The study of leadership has been a troubled discipline from an academic perspective. For many years, people have been trying to pin down the essence of leadership and have largely failed.
Leadership has been likened to an abominable snowman – the footprints are everywhere, but the snowman is nowhere to be seen.
“It is common to think of good leadership as being ‘heroic’,” says Dr Keith Goodall, Senior Faculty in Management Practice at Cambridge Judge Business School (CJBS), and lecturer on the Cambridge MBA, “If we read some accounts in journals or we read memoirs by famous leaders, we are often given a misleading view of successful leadership – that one heroic figure with rare talents saved a struggling company. The idea that a single person can turn around a company is a nonsense. You need a lot of help, and you need to work with very smart people.”
So, what are the alternatives? What approach should you try to develop as you progress in your career to leadership roles? And what can business school teach you if leadership is such a nebulous topic?
First, it is important to think about the behaviours which are necessary for effective leadership in different situations, rather than personal attributes that individuals may or may not have.
“It is useful tool to think about the processes that need to happen in order to make leadership effective,” adds Matthew Jones, Professor of Information Systems at Cambridge Judge, who teaches MBAs with Keith on this topic. “This idea makes leadership much more accessible – something we can all aspire to reach, through understanding and practice.”
Simply find followers
One useful definition of leadership is from Peter Drucker, a famous American management guru, who said very simply that the definition of a leader is someone who has followers. So, you’re not appointed as leader, but you say something, you make a suggestion, and if people like your suggestion, they follow, and you become the leader.
That’s very useful because it suggests that leadership is not simply attached to a position but can exist at all levels of an organisation. You don’t have to always have somebody who’s appointed to a formal role. In a complex, dynamic business environment, that helps flexibility.
Leadership can then be ’emergent’: the idea that the person with the most relevant knowledge or skills steps up, leads the team, then steps back when we reach another challenge that someone else may be better suited to deal with. Some businesses actively look to recruit people who can lead appropriately in this way: they understand that leadership is situational. The same businesses try to screen out applicants who like to be permanently in control and who find it difficult to be good followers as well as good leaders.
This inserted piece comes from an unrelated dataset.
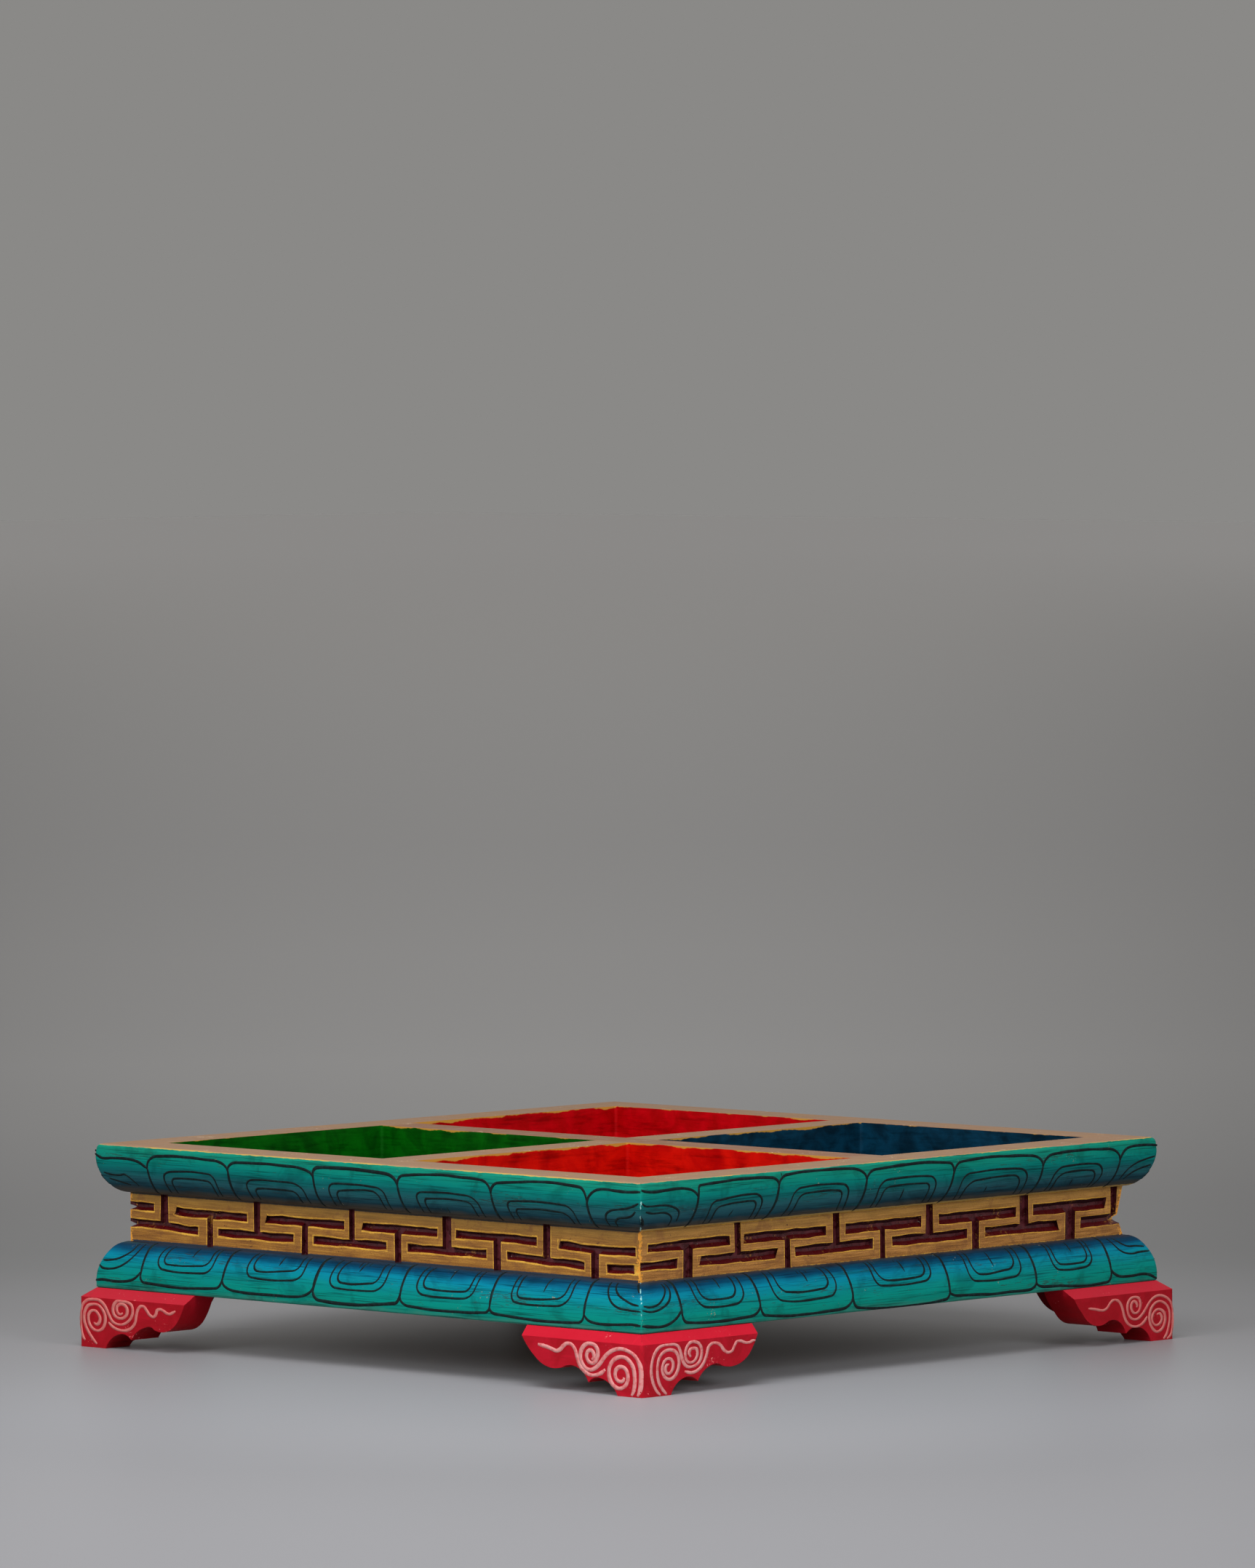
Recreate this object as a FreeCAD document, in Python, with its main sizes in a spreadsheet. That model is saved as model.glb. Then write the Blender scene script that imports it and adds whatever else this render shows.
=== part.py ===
import FreeCAD, Part
import math
import os
import Sketcher
from FreeCAD import Placement, Rotation, Vector

# Square footed tray of painted wood, four compartments, in millimetres.
# +Z is up, the origin is under the middle of the tray at the height of the feet's soles.
# The front is -Y and the right side is +X. Every side piece is modelled as the front one,
# in a frame whose X runs along the side, and turned to its side by its placement.

# Driving dimensions
sizes = {
    # Frame as a whole
    "tray_side": 300.0,
    "rim_width": 20.0,
    "frieze_inset": 10.0,
    # Storeys from the ground up
    "foot_height": 23.5,
    "base_rail_height": 18.5,
    "frieze_height": 19.5,
    "top_rail_height": 19.5,
    # Petal mouldings of the rails
    "top_rail_flat": 4.8,
    "top_rail_round": 1.8,
    "base_rail_flat": 3.0,
    "base_rail_round": 0.9,
    "curve_end_radius": 7.0,
    # Floor panel and dividers
    "floor_thickness": 7.0,
    "floor_field_rise": 1.0,
    "floor_ledge": 8.0,
    "divider_thickness": 16.0,
    "housing_depth": 4.0,
    # Key fret carved in the frieze
    "groove_width": 3.1,
    "groove_depth": 2.0,
    "groove_floor": 0.9,
    "fret_bottom_band": 4.6,
    "fret_top_band": 5.0,
    "fret_strap": 3.8,
    "long_fret_first": 19.2,
    "long_fret_last": 23.4,
    "short_fret_first": 26.6,
    "short_fret_last": 5.7,
    # Bracket feet and the blocks behind them
    "foot_length": 64.0,
    "foot_thickness": 15.0,
    "foot_proud": 4.5,
    "shoulder_height": 3.5,
    "glue_block_side": 16.0,
    "glue_block_height": 9.0,
    # Dowels through the storeys
    "dowel_diameter": 5.0,
    "dowel_spacing": 180.0,
    "dowel_depth": 9.0,
    # Clearances and the run of a cut past the wood
    "hole_clearance": 0.15,
    "trench_clearance": 0.1,
    "overrun": 2.0,
}

fret_stems = 10
sides = ["front", "right", "back", "left"]
both_ends = (-1, 1)
quarter_turn = 90.0
up = Vector(0, 0, 1)


class Size:
    """A length that carries its value and the sheet formula behind it."""

    def __init__(self, value, formula):
        self.value = value
        self.formula = formula

    def __add__(self, other):
        return Size(self.value + other.value, f"({self.formula} + {other.formula})")

    def __sub__(self, other):
        return Size(self.value - other.value, f"({self.formula} - {other.formula})")

    def __mul__(self, share):
        return Size(self.value * share, f"({self.formula} * {share})")

    def __neg__(self):
        return self * -1


zero = Size(0.0, "0")

doc = FreeCAD.newDocument("decorative_tray")
sheet = doc.addObject("Spreadsheet::Sheet", "Sizes")
for row, (alias, value) in enumerate(sizes.items(), start=1):
    sheet.set(f"A{row}", alias)
    sheet.set(f"B{row}", str(value))
    sheet.setAlias(f"B{row}", alias)
doc.recompute()


def size(alias):
    """The named cell of the sheet as a Size."""
    return Size(float(getattr(sheet, alias)), f"Sizes.{alias}")


# Places that several pieces share
rail_face = size("tray_side") * 0.5
rim_back = rail_face - size("rim_width")
frieze_face = rail_face - size("frieze_inset")
floor_edge = rim_back + size("floor_ledge")
foot_face = rail_face + size("foot_proud")
foot_back = foot_face - size("foot_thickness")

rail_bottom = size("foot_height")
frieze_bottom = rail_bottom + size("base_rail_height")
frieze_top = frieze_bottom + size("frieze_height")
rim_height = frieze_top + size("top_rail_height")
floor_top = frieze_bottom + size("floor_field_rise")
floor_bottom = floor_top - size("floor_thickness")
block_bottom = rail_bottom - size("glue_block_height")

overrun = size("overrun")
dowel_line = rim_back + size("floor_ledge") * 0.5
dowel_bottom = floor_bottom - size("dowel_depth")
dowel_top = frieze_top + size("dowel_depth")
hole_diameter = size("dowel_diameter") + size("hole_clearance") * 2
housing_end = rim_back + size("housing_depth")


# Modelling helpers
def bind(feature, prop, length):
    """Set a property to a length and tie it to the sheet."""
    feature.setExpression(prop, length.formula)


def new_body(name, turns=0):
    """A body named for its node, turned to its side of the tray."""
    body = doc.addObject("PartDesign::Body", name)
    body.Label = name
    body.Placement = Placement(Vector(), Rotation(up, turns * quarter_turn))
    return body


def origin_feature(body, role):
    return next(part for part in body.Origin.OriginFeatures if part.Role == role)


def new_sketch(body, name, plane, offset):
    """A sketch on one of the body's own planes, moved along the plane's normal."""
    sketch = body.newObject("Sketcher::SketchObject", name)
    sketch.AttachmentSupport = [(origin_feature(body, plane), "")]
    sketch.MapMode = "FlatFace"
    bind(sketch, "AttachmentOffset.Base.z", offset)
    return sketch


def fix_point(sketch, geometry, position, point):
    """Tie a point of the sketch to its place from the sketch's origin."""
    for kind, length in zip(("DistanceX", "DistanceY"), point):
        row = sketch.addConstraint(Sketcher.Constraint(kind, -1, 1, geometry, position, length.value))
        sketch.setExpression(f"Constraints[{row}]", length.formula)


def fix_size(sketch, kind, geometry, length):
    """Tie the radius or the diameter of a round edge to the sheet."""
    row = sketch.addConstraint(Sketcher.Constraint(kind, geometry, length.value))
    sketch.setExpression(f"Constraints[{row}]", length.formula)


def vector(point):
    return Vector(point[0].value, point[1].value, 0)


# An edge of a sketch is kept as its number and the numbers of its two ends, first to last.
def add_line(sketch, begin, end):
    return sketch.addGeometry(Part.LineSegment(begin, end), False), 1, 2


def add_arc(sketch, centre, radius, begin, end, anticlockwise):
    """An arc about a centre; a sketch always stores it anticlockwise."""
    ends = (begin, end) if anticlockwise else (end, begin)
    angles = [math.atan2(point.y - centre.y, point.x - centre.x) for point in ends]
    edge = sketch.addGeometry(Part.ArcOfCircle(Part.Circle(centre, up, radius), *angles), False)
    return (edge, 1, 2) if anticlockwise else (edge, 2, 1)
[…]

Leadership, from this perspective, requires acknowledging that none of us are good at absolutely everything. And this requires self-awareness. What are your strengths and weaknesses? Because none of us are very gifted mind-readers, it helps if leaders and team members can make themselves ‘discussable’ and talk to each other about both what they bring to a team and areas where they need help and support.
“You might, like most of us, believe you can ‘read’ other people accurately but, sadly, the research suggests otherwise. Talking to each other about our strengths, weaknesses and behavioural preferences in different situations helps us work more skilfully together,” says Keith.
If leaders are honest about their own weaknesses, it can help create ‘psychological safety’ – the feeling that this team is safe for individual risk-taking, that I can make suggestions and offer ideas without feeling I’ll be made to feel stupid. And leaders need all the ideas they can get.
Space to explore
Leadership is discussed in this way during the flagship Management Praxis (MP) course on the Cambridge MBA, which is led jointly by Keith and Matthew.
“Management Praxis is about the ‘doing’ of leadership and management and provides an opportunity for students to develop more flexible, self-aware and skilful practice related to their leadership ambitions,” says Matthew.
In order to achieve this blending of theory and practice, Management Praxis runs in parallel with a live project working with a local company. This Cambridge Venture Project (CVP) offers a safe environment in which students can try out ideas from the MP course, enabling them to reflect on and experiment with different forms of leadership and with working in a team.
In particular, because there is no appointed leader, students are encouraged to reflect on ’emergent leadership’ in their team project, using the skills and experiences of each member to bring different ideas to the table, and allow those in the position of expertise to take the lead in different areas.
“Heroic leadership is a dangerous myth,” says Keith “There are more effective versions of leadership, which focus on achieving tasks with and through others. With the CVP we deliberately put teams together from highly diverse cultural and professional backgrounds and ask them to deliver an outcome for a real client, while both exploring the process dynamics in their team and reflecting on their own behaviour.”
“The CVP enables us to bridge the gap between hypothetical and experienced cases – students get to apply the technical skills they learn more effectively in a live setting, working through our ideas in real-time. We ask them to keep a diary and use these entries, recording their reactions and reflections, to inform their final assignment,” says Matthew.
Ultimately, the Cambridge approach is about how to become ‘wise’ in leadership, not just ‘smart’. It is this wisdom – exercising contextual judgement rather than relying on technique – that sets a good leader apart and allows you to navigate the challenging landscape of human behaviour. And that wisdom comes from experience, practice, and reflection.